Livi boss David Martindale admitted it was a certain red card.

“I thought that at the time,” he added. “I thought we maybe got away with one. As soon as the ref went to the monitor I knew he was going off.”

St Mirren manager Stephen Robinson disagreed with referee Grant Irvine’s decision to disallow Jonah Ayunga’s goal after he adjudged Keanu Baccus to have caught Aziz Behich with a flailing arm, following a consultation with the pitchside monitor.

After his side’s 2-1 win over Dundee United, Robinson said:  “It’s a fingernail, but it shows that there are still human decisions in this.

“The referees have the hardest job ever but it will certainly help them. It does slow down the game slightly but we will all have to get used to it.

“Everyone is doing it to the best of their ability, it will probably speed up a bit as everyone gets used to it.”

Aberdeen had VAR to thank for their opening goal in a 2-1 win at Motherwell. A flag was raised after Bojan Miovski’s early strike but VAR overruled the offside decision after a lengthy check.

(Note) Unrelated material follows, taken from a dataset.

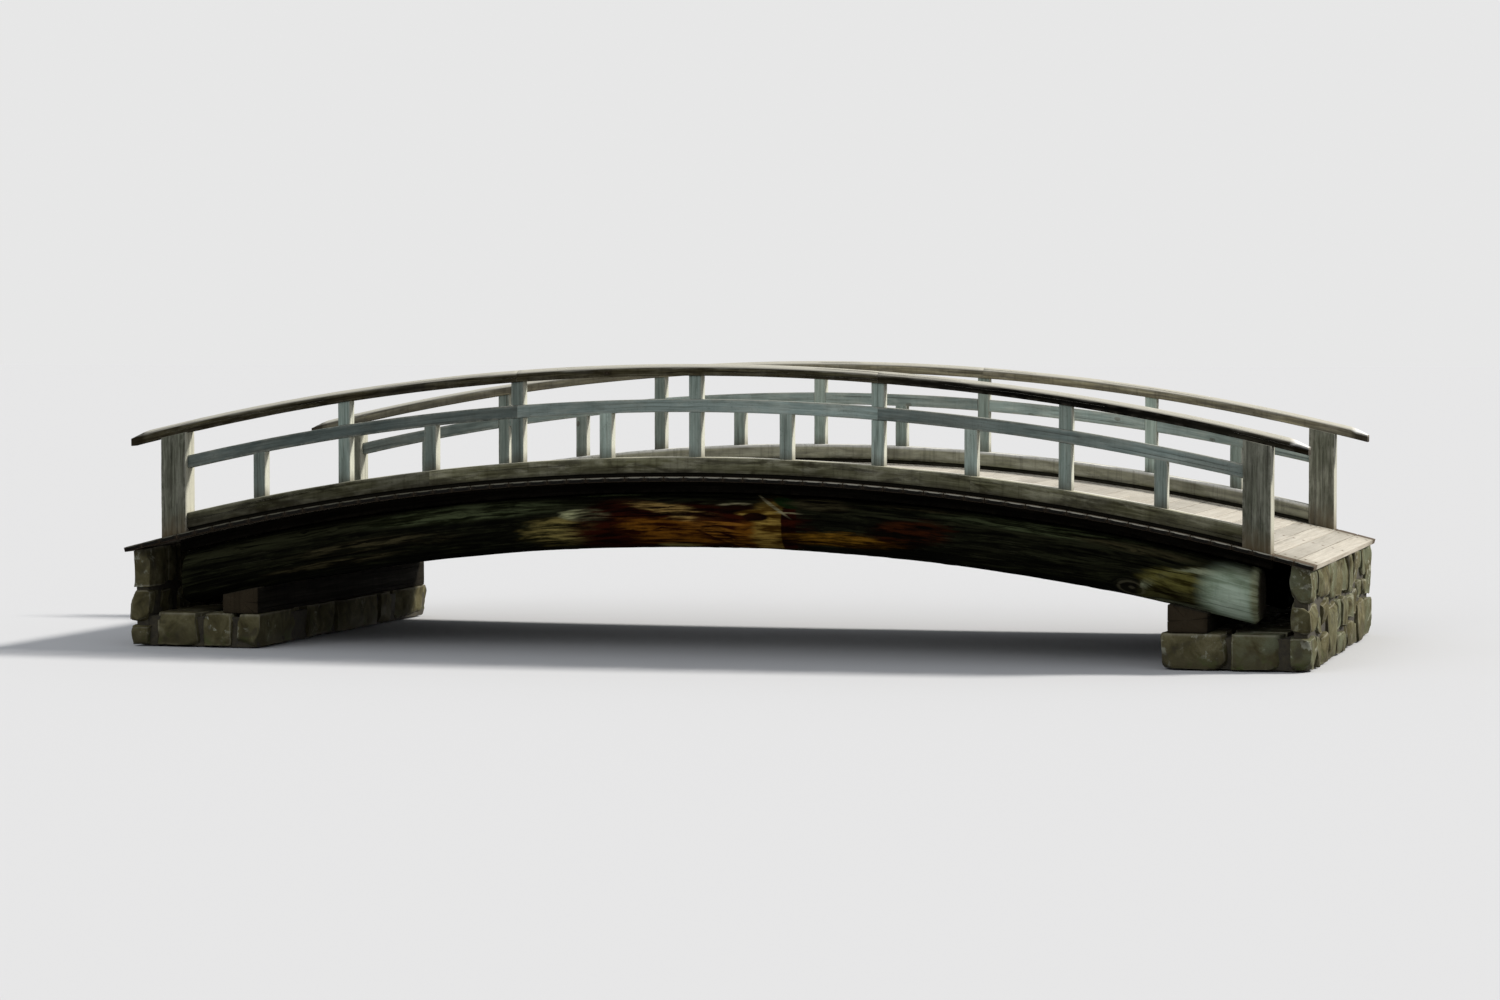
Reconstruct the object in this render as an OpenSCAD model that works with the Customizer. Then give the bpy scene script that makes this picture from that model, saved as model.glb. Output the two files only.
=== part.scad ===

However, Motherwell manager Steven Hammell questioned why a late penalty claim was not checked more closely by video official Andrew Dallas after referee Euan Anderson played on.

“We should have a penalty at the end,” he said. “It’s as blatant as you like. The fact that they have decided to blow the final whistle and dismiss it is worrying for us because it takes two or three minutes for them to make any other decision like that.

“With the angle we have got, Ricki Lamie is getting his shirt pulled from him as well as having a guy on his back, and then the Aberdeen player handles the ball out of Sean Goss’ path inside the 18-yard box but three yards in front of the referee.

“But then they don’t even look at it which is concerning, frustrating to say the least.”